GPAs aren’t necessarily a good measure because of the general grade inflation the past 40 years or so (George Bush’s Yale C+ = very hard work; Joe Blows 2009 C+ = almost brain dead or lazy).
As you said Mike, this wouldn’t be a bad idea if these same governments didn’t put all sorts of restrictions and provisos on how colleges spend their money and educate their students. Ultimately this will create graduation factories and not educational institutions, there is a difference.
Mike… on the affirmative action policies… I’d wager (I haven’t done research into the numbers so I’m educable) you’re talking relatively few — percentage-wise. ELite colleges are just that “elite”. No one is clamoring to go to UT Permian-Basin in Odessa Texas or Cal. State San Bernardino or Idaho St., etc. All of those are good schools at which someone can learn a lot and reach their goals (unless your goal is to move the levers of federal power — and that’s probably a different post altogether)
Your workaday state university down past the flagship institutions might could benefit. The plan might totally fail too.
Floyd, I’m not sure what you mean.
When I said that certain minorities are systematically placed into colleges they are underprepared for, I was talking about the fact that since all universities “need” to have a certain percentage of each minority, regardless of ability, then necessarily minorities will be—in general—underprepared at every university, from top to bottom.

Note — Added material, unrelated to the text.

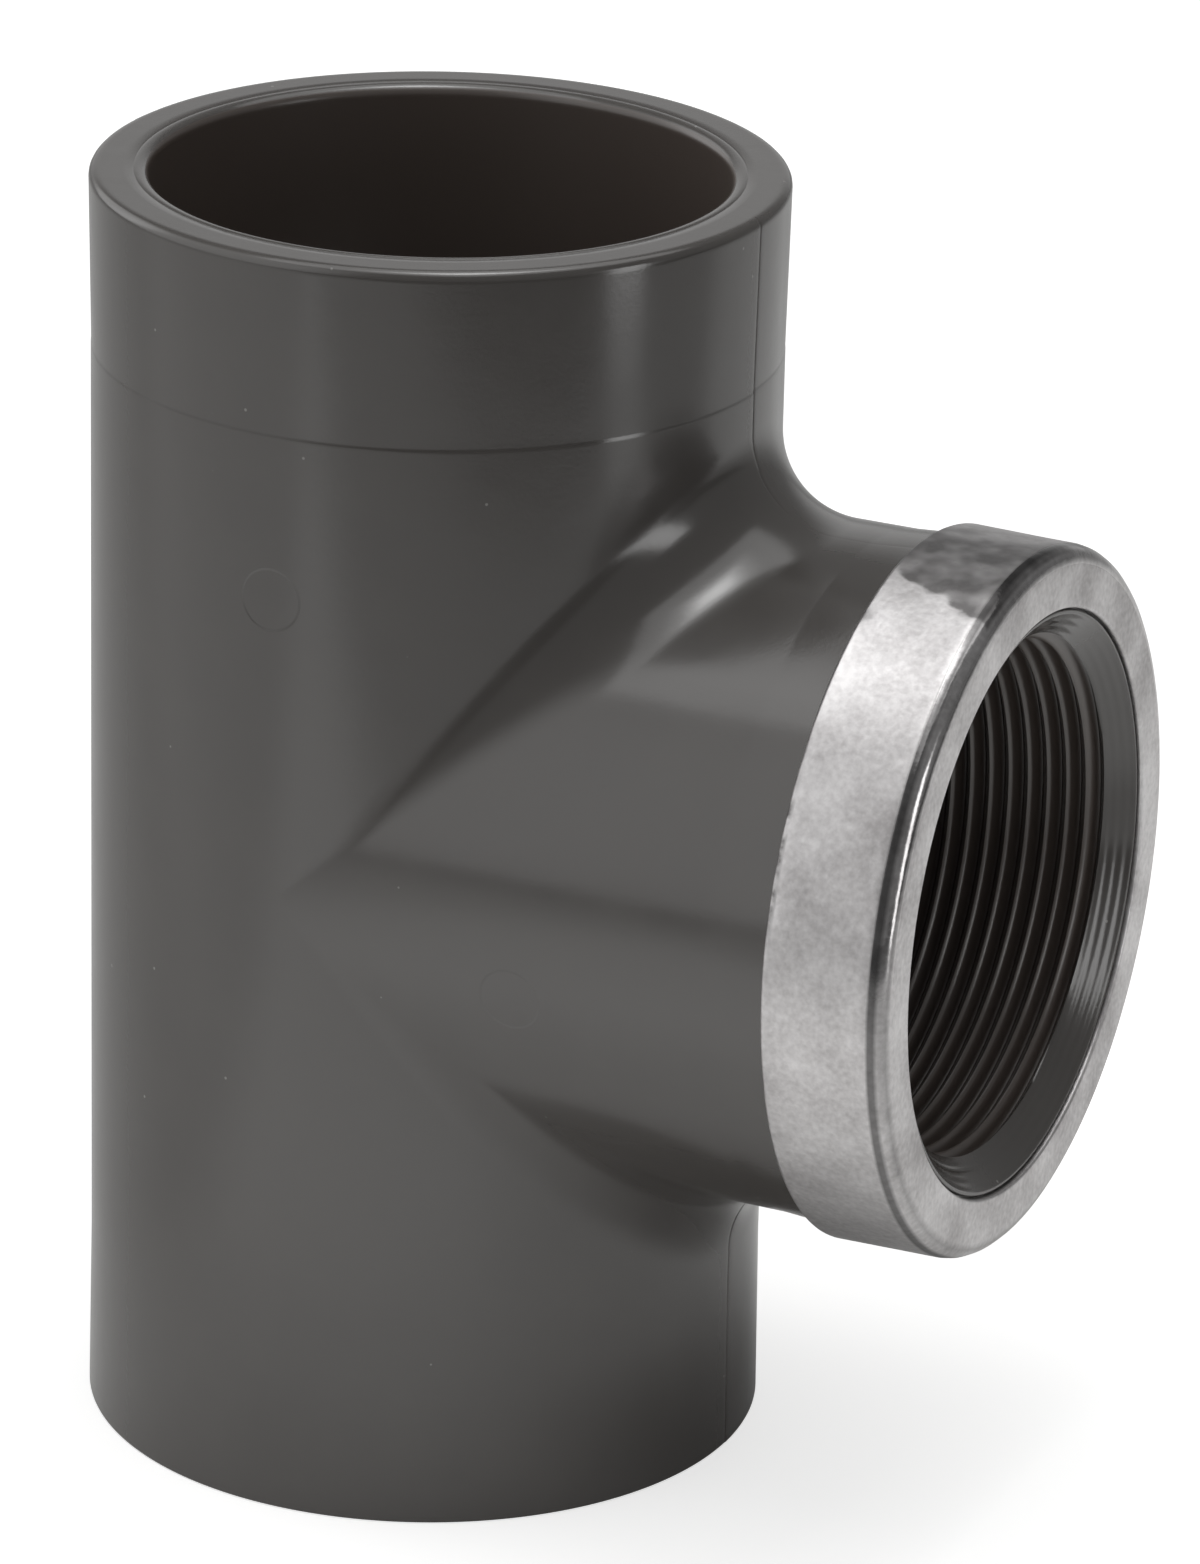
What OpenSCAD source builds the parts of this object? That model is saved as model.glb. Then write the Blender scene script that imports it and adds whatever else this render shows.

When, say, Yale takes the cream of the crop of a minority group, that cream comes from further down in the jug than Yale would normally find acceptable. And it goes on from there. The University of Connecticut also has to make its quota, so its standards are relaxed in turn. Then Hartford University (motto: if you mumble, it sounds like Harvard!) needs its quota filled, and so on.
The end result is that minorities consistently do worse in universities regardless of the university’s reputation for academic excellence. And so they flunk out or drop out at higher proportions than the student body as a whole. It does no one any favors, and if funding is tied to graduation, the schools will suffer simply for complying with affirmative action mandates.

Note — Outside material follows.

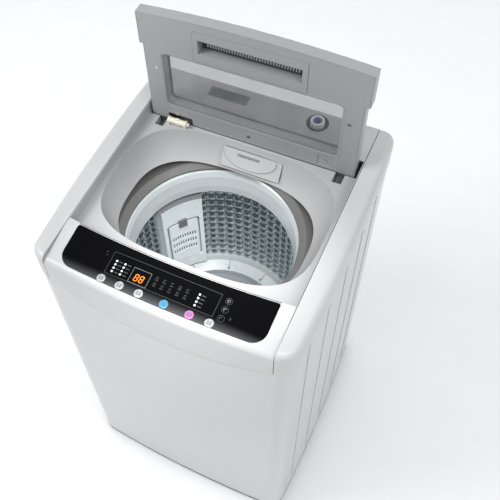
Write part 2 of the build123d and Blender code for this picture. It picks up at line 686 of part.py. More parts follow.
# ---- tub, drum and drive ------------------------------------------------------------
def outer_tub():
    """Plastic water tub with stiffening hoops and bosses for the bracket."""
    inner = TUB_R - TUB_WALL
    floor = TUB_FLOOR_Z
    tub = turned([(31, floor), (TUB_R, floor), (TUB_R, TUB_RIM_Z - 6), (TUB_R + 6, TUB_RIM_Z - 6),
                  (TUB_R + 6, TUB_RIM_Z), (inner, TUB_RIM_Z), (inner, floor + 4), (31, floor + 4)])
    for z in (470, 560, 650, 740):
        tub += sleeve(0, TUB_Y, z, z + 4, TUB_R + 4, TUB_R - 1)
    tub -= post(0, TUB_Y, floor + 4, 900, inner)
    for x, y in BRACKET_BOSSES:
        tub += sleeve(x, y, BRACKET_Z + 4, floor + 1, 9, 3)
    return tub - post(VALVE_X, VALVE_Y, 300, floor + 10, 16)


def tub_lugs():
    """Four brackets on the tub wall that rest on the suspension springs."""
    lugs = Part()
    for x, y in ROD_SPOTS:
        angle = math.degrees(math.atan2(y - TUB_Y, x))
        turn = Pos(0, TUB_Y, 0) * Rot(0, 0, angle)
        lugs += turn * Pos(240, 0, (LUG_Z0 + LUG_Z1) / 2) * Box(64, 34, LUG_Z1 - LUG_Z0)
        lugs += turn * Pos(222, 0, LUG_Z1 + 20) * Box(26, 5, 42)
    lugs -= post(0, TUB_Y, 300, 500, TUB_R)
    for x, y in ROD_SPOTS:
        lugs -= post(x, y, 300, 500, ROD_R + 3)
    return lugs


BRACKET_Z = 338.0
BRACKET_BOSSES = [(-95, -105), (95, -105), (-95, 140), (95, 140)]


def tub_ring():
    """Splash ring that closes the gap between tub and drum."""
    return turned([(166, 784), (166, 787.5), (176.5, 797.2), (179, 798), (181.5, 797.2), (204, 790.5),
                   (TUB_R + 6, 790.5), (TUB_R + 6, TUB_RIM_Z), (204, TUB_RIM_Z), (181, 793),
                   (178, 793.4), (169, 784)])


def tub_bracket():
    """Steel plate that carries gearbox and motor under the tub."""
    plate = block(-110, 110, -120, 160, BRACKET_Z, BRACKET_Z + 4)
    plate -= post(0, TUB_Y, 300, 400, 31)
    plate -= post(0, MOTOR_Y, 300, 400, 40)
    for x, y in BRACKET_BOSSES:
        plate -= post(x, y, 300, 400, 3)
    plate += block(-110, -106, -120, 160, BRACKET_Z - 12, BRACKET_Z)
    return plate + block(106, 110, -120, 160, BRACKET_Z - 12, BRACKET_Z)


def gearbox_housing():
    """Cast housing of the reduction gear with a long upper neck for the bearings."""
    outer = [(0, 196), (30, 196), (78, 206), (78, 330), (90, 332), (90, BRACKET_Z), (29, BRACKET_Z),
             (29, 378), (0, 378)]
    cavity = [(0, 210), (71, 210), (71, 326), (0, 326)]
    body = turned(outer) - turned(cavity)
    body -= post(0, TUB_Y, 320, 400, 22.05)
    body += sleeve(0, TUB_Y, 362, 378, 29, 19)
    return body - post(0, TUB_Y, 190, 220, 8 + RUN_CLEARANCE)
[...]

but the disparity is less at “lower” colleges… I agree that affirmative action and grad rate-based funding are cross purposes. The “answer” might be race-based graduation rates. If you graduate students at rates higher than average or something….. I get a headache even contemplating it — the next government boondoggle.
Hmmm, I forget, where’s Huggins coaching these days? JohnFN, you know what I’m talkin’ ’bout.
Aren’t several colleges just handing out grades already anyway? It seems that I’ve read of this complaint recently. Perhaps it’ll all just come out in the wash, so to speak? Frankly, they strike me as re-education camps all too often, so it’ll be interesting to see how much farther they sink as they congratulate themselves on the trip down.
that’s why parents should do some shopping among colleges…
I re-educate my students from the bullshit coming out of the CA public education system every semester.